Ben read my note out loud on-camera. I was mortified, but should have known better. Nothing was private on this show. On the cover I’d written: Rose are red/Violets are blue/I like you a lot/I hope you do, too. As he read the inside I cringed even more:

Dear Ben,
Thanks for the nice date last night. I woke up feeling happy and wanted to write you a love note. I could see you being my husband. There I said it. It’s out there …

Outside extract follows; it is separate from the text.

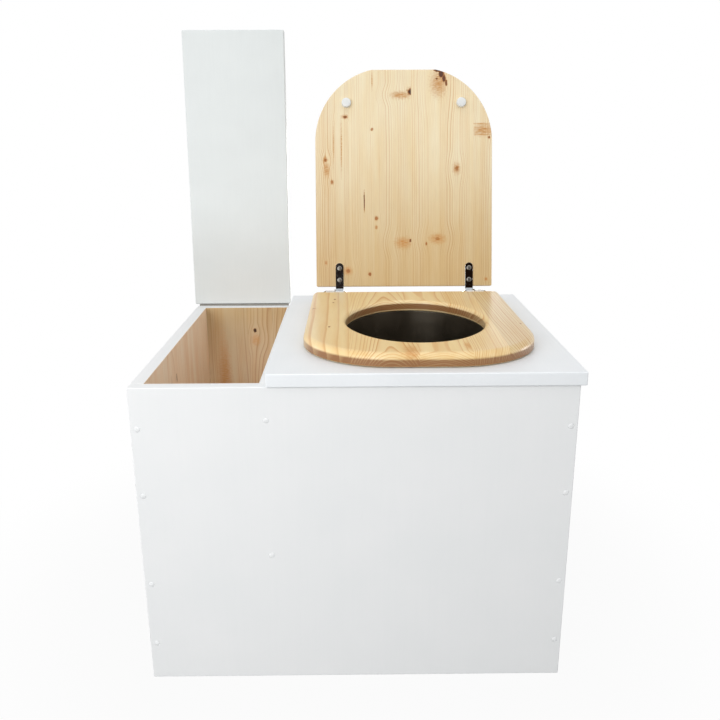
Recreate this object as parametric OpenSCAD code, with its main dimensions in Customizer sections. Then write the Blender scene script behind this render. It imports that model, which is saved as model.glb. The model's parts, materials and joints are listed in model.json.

Lucky for me, the note never made it on the air. There was way too much other juicy f’d up drama swirling around us that night. Even though the party only lasted ninety minutes this time, it was a disaster. We could tell how many girls were being sent home because we counted the roses on the platter. It made everyone nutty. Blakeley followed Ben around like a stalker, as the Pink Ladies continued their verbal assaults on her character (calling her “jugs” and a “bitch”). When Ben gingerly told Blakeley to give him some space, she ended up crouching in the fetal position in a corner of the luggage room sobbing. Brittney, the girl with the granny, was not adapting to the reality show lifestyle at all and angrily pushed a camera out of her face. Jenna Burke flipped out again and passed out drunk in a bed.

Rumor had it that our cast was the drunkest the producers had ever seen. Which is not surprising, considering our beloved Bachelor’s livelihood was based on alcohol. There were times at our cocktail parties when they actually had to close the bar because they didn’t want everyone wasted and throwing up. I heard that the cast of conservative Jake Pavelka’s season spent more money on their food budget than on booze. “I don’t think any of us ever got drunk,” one of the girls on that season told me. “We were like grandmas. We’d sit and talk and have tea.” Same with born-again virgin Sean Lowe’s conservative cast of characters.